Ethical considerations are paramount in animal research, and this lab-based LLB model incorporates comprehensive post-blast recovery and monitoring protocols. Humane endpoints after blast exposure, including difficulty breathing, inability to right themselves, non-ambulatory status after a 2 h observation period, seizure-like movements, awkward movements, vision impairment, and evidence of internal bleeding or fractured limbs, are closely observed. Notably, LLB blast mice have not exhibited any of these conditions in our experiments. However, limb fractures can occur during HLBs, often due to operator error. Mitigating this risk involves rotating the hands and feet toward the animal midline during gurney securing. This technique prevents the blast wind from sweeping the appendages backward and breaking the associated bones.

This repetitive LLB model's advantages extend beyond ethical considerations to practical and methodological aspects. Its lab-based design eliminates the need for handling explosives, thereby enhancing safety and accessibility. The model is highly reproducible and customizable, allowing researchers to influence exposure parameters through the use of different gas types, device settings, and membrane strengths. Helium, which is chosen here for its ability to reproduce open-field explosion kinetics⁴⁹, may provide a reliable baseline^47,59,60. Adjusting peak pressure is achieved empirically by modifying the retention membrane thickness or strength, enabling fine-tuning for specific experimental requirements. Lastly, the LLB model eliminates the impact of seasonal or weather variations on data, animal exposure, and other experimental factors. This consistency ensures robust and reliable results, making this repetitive LLB model an invaluable tool for longitudinal and highly repetitive blast research.

Understanding blast-related neurotrauma requires elucidating injury mechanisms, blast intensity metrics, and threshold values. However, uncertainties surround human brain injury mechanisms in blast scenarios. Previously proposed criteria for human injury following blast exposure have relied on animal studies, yet it is challenging to directly apply these studies to humans due to incomplete scaling criteria across species⁶¹. Lung injury scaling based on animal body mass is an exception, given the presence of accepted criteria^62,63. Proposed scaling laws for brain effects, based on body^64,65 or brain mass⁶⁶, however, overlook known and unknown anatomical differences, especially concerning the protective structures inside and around the brain. Mass scaling predicts higher injury risks in smaller-bodied species, which are contradicted by studies both in birds^67,68,69 and humans⁷⁰. Developing accurate scaling laws therefore demands an empirical understanding of the relationship between external blast event intensity and internal brain effects across species. In the case of LLBs, very little is known about either single or chronic exposure in either animal models or people. As a result, the empirical studies needed to inform the development of future scaling laws at the LLB intensity range may be catalyzed by our method.
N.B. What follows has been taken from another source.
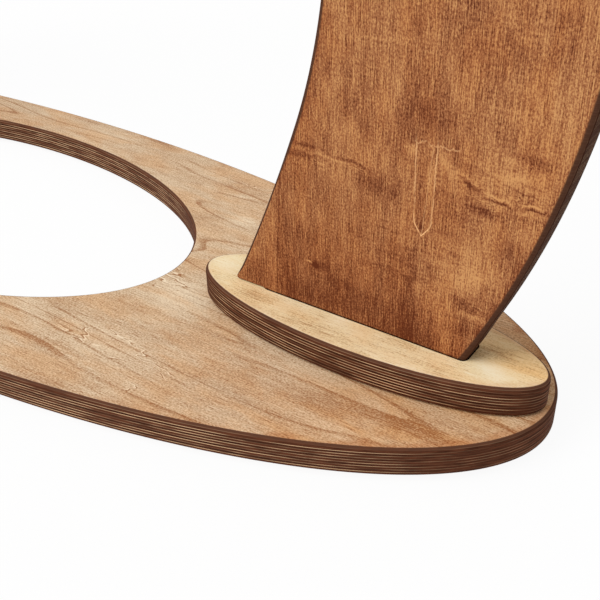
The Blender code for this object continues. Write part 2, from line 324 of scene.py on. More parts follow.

In summary, this laboratory-based shocktube model represents a significant advancement in the study of the chronic effects of LLB exposure in mice. By incorporating procedures for modeling consistent overpressures, prioritizing post-blast recovery and monitoring, and highlighting distinct advantages over alternative models, this lab-based LLB model may provide a reliable and ethical choice for advancing our understanding of injuries related to chronic LLB exposure.